▸ WHAT YOU SHOULD DO: Return the complete listing that follows, with each line reproduced exactly.
________________________________________
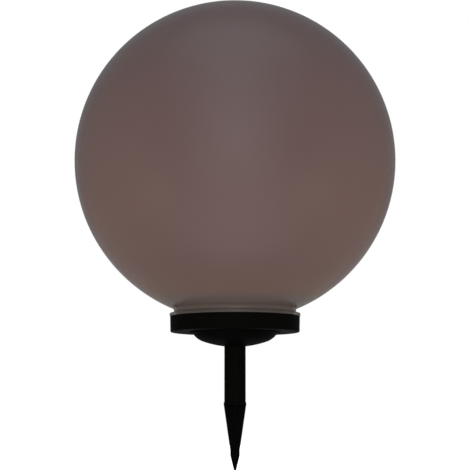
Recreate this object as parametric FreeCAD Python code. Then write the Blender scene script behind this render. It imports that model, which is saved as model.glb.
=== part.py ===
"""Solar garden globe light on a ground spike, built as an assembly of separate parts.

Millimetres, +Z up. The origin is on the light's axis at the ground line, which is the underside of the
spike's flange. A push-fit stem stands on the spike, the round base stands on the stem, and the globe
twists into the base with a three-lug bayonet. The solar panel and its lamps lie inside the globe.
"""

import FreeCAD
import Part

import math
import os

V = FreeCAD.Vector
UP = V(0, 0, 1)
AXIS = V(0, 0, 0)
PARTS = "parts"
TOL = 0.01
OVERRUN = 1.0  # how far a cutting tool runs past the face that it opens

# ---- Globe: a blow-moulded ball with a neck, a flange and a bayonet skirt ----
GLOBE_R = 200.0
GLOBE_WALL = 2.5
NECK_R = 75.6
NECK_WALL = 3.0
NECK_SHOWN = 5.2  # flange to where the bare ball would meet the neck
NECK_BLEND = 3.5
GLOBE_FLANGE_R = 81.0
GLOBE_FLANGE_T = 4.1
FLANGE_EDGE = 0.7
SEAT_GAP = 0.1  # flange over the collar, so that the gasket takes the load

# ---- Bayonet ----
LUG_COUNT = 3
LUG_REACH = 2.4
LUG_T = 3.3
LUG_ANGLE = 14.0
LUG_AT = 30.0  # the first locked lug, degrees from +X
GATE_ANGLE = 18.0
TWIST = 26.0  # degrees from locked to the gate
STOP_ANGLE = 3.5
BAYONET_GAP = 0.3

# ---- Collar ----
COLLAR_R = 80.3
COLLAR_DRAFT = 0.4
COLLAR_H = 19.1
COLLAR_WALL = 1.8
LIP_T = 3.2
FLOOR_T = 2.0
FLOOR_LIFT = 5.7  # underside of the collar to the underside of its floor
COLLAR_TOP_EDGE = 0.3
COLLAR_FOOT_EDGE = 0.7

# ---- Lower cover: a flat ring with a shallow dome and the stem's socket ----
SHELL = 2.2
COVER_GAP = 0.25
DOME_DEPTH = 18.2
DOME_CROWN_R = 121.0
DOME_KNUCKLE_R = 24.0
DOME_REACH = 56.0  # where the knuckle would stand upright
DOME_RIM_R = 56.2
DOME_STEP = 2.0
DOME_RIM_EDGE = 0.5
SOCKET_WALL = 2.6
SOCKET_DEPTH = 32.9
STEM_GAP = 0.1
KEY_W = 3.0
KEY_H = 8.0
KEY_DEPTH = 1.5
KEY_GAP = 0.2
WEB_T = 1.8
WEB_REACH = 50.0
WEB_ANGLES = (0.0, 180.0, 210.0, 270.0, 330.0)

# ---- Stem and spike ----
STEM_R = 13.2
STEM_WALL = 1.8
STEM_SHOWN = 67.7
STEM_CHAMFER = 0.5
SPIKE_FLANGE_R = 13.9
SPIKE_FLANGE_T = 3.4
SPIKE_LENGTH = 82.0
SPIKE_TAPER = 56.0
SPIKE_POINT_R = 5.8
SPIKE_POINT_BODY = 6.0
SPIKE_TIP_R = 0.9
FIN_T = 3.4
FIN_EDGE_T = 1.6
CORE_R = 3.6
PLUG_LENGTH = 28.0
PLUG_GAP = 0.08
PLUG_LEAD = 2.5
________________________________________
▸ REPLY:
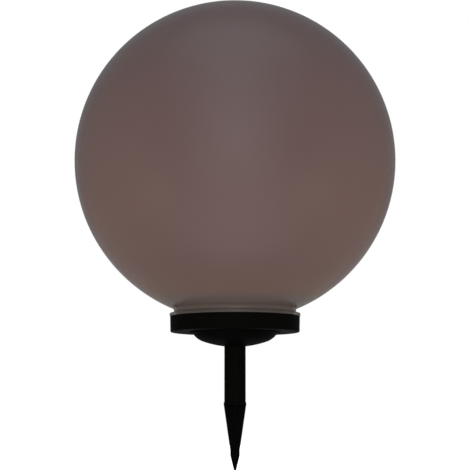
Recreate this object as parametric FreeCAD Python code. Then write the Blender scene script behind this render. It imports that model, which is saved as model.glb.
=== part.py ===
"""Solar garden globe light on a ground spike, built as an assembly of separate parts.

Millimetres, +Z up. The origin is on the light's axis at the ground line, which is the underside of the
spike's flange. A push-fit stem stands on the spike, the round base stands on the stem, and the globe
twists into the base with a three-lug bayonet. The solar panel and its lamps lie inside the globe.
"""

import FreeCAD
import Part

import math
import os

V = FreeCAD.Vector
UP = V(0, 0, 1)
AXIS = V(0, 0, 0)
PARTS = "parts"
TOL = 0.01
OVERRUN = 1.0  # how far a cutting tool runs past the face that it opens

# ---- Globe: a blow-moulded ball with a neck, a flange and a bayonet skirt ----
GLOBE_R = 200.0
GLOBE_WALL = 2.5
NECK_R = 75.6
NECK_WALL = 3.0
NECK_SHOWN = 5.2  # flange to where the bare ball would meet the neck
NECK_BLEND = 3.5
GLOBE_FLANGE_R = 81.0
GLOBE_FLANGE_T = 4.1
FLANGE_EDGE = 0.7
SEAT_GAP = 0.1  # flange over the collar, so that the gasket takes the load

# ---- Bayonet ----
LUG_COUNT = 3
LUG_REACH = 2.4
LUG_T = 3.3
LUG_ANGLE = 14.0
LUG_AT = 30.0  # the first locked lug, degrees from +X
GATE_ANGLE = 18.0
TWIST = 26.0  # degrees from locked to the gate
STOP_ANGLE = 3.5
BAYONET_GAP = 0.3

# ---- Collar ----
COLLAR_R = 80.3
COLLAR_DRAFT = 0.4
COLLAR_H = 19.1
COLLAR_WALL = 1.8
LIP_T = 3.2
FLOOR_T = 2.0
FLOOR_LIFT = 5.7  # underside of the collar to the underside of its floor
COLLAR_TOP_EDGE = 0.3
COLLAR_FOOT_EDGE = 0.7

# ---- Lower cover: a flat ring with a shallow dome and the stem's socket ----
SHELL = 2.2
COVER_GAP = 0.25
DOME_DEPTH = 18.2
DOME_CROWN_R = 121.0
DOME_KNUCKLE_R = 24.0
DOME_REACH = 56.0  # where the knuckle would stand upright
DOME_RIM_R = 56.2
DOME_STEP = 2.0
DOME_RIM_EDGE = 0.5
SOCKET_WALL = 2.6
SOCKET_DEPTH = 32.9
STEM_GAP = 0.1
KEY_W = 3.0
KEY_H = 8.0
KEY_DEPTH = 1.5
KEY_GAP = 0.2
WEB_T = 1.8
WEB_REACH = 50.0
WEB_ANGLES = (0.0, 180.0, 210.0, 270.0, 330.0)

# ---- Stem and spike ----
STEM_R = 13.2
STEM_WALL = 1.8
STEM_SHOWN = 67.7
STEM_CHAMFER = 0.5
SPIKE_FLANGE_R = 13.9
SPIKE_FLANGE_T = 3.4
SPIKE_LENGTH = 82.0
SPIKE_TAPER = 56.0
SPIKE_POINT_R = 5.8
SPIKE_POINT_BODY = 6.0
SPIKE_TIP_R = 0.9
FIN_T = 3.4
FIN_EDGE_T = 1.6
CORE_R = 3.6
PLUG_LENGTH = 28.0
PLUG_GAP = 0.08
PLUG_LEAD = 2.5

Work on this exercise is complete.